Inconsistent Color Temperature
Maintain consistent color temperature within scenes unless motivated by story elements like different light sources or time changes.
Building Your Color Grading Skills
Color grading is both technical craft and artistic expression. Continuous learning and practice are essential for developing your skills.
Study Reference Material
Analyze the color work in films you admire. Use frame grabs to study color relationships and try to recreate looks that inspire you. This develops your eye and expands your technical toolkit.

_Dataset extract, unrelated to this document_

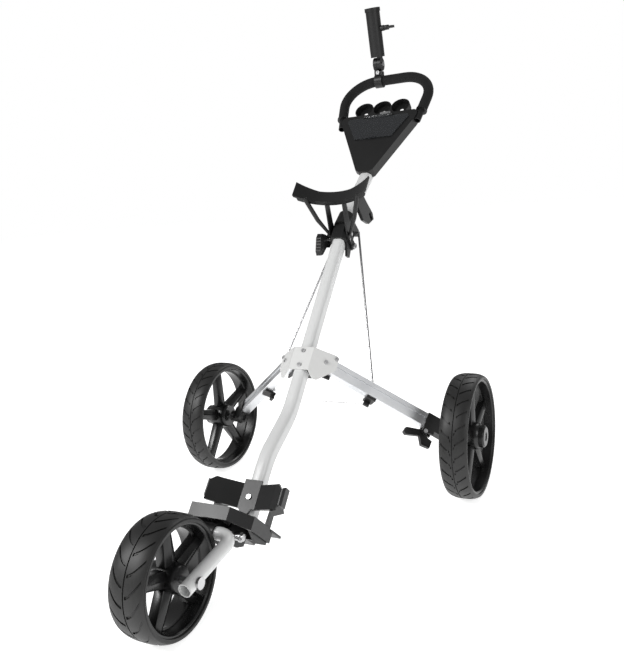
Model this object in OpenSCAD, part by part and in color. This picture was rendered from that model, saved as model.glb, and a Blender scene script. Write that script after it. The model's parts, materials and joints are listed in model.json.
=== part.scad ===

Practice with Different Genres
Challenge yourself to grade different types of content. Each genre presents unique challenges and teaches different skills. A horror short teaches different lessons than a romantic comedy or documentary.
Conclusion
Cinematic color grading combines technical precision with artistic vision to create powerful visual storytelling. While the tools and techniques can seem overwhelming at first, remember that every Hollywood colorist started with the same fundamentals covered in this guide.
Focus on mastering the basics: proper exposure, accurate skin tones, and consistent color temperature. Once these foundations are solid, you can begin exploring the creative possibilities that make color grading such a rewarding craft.
Remember that color grading serves the story first. The most technically perfect grade means nothing if it doesn't support the narrative and emotional goals of your project. Develop your technical skills, but never lose sight of the story you're trying to tell.
The journey to mastering color grading is ongoing. Every project teaches new lessons and every challenge makes you a better colorist. Embrace the learning process, and remember that even the most experienced professionals are constantly evolving their techniques.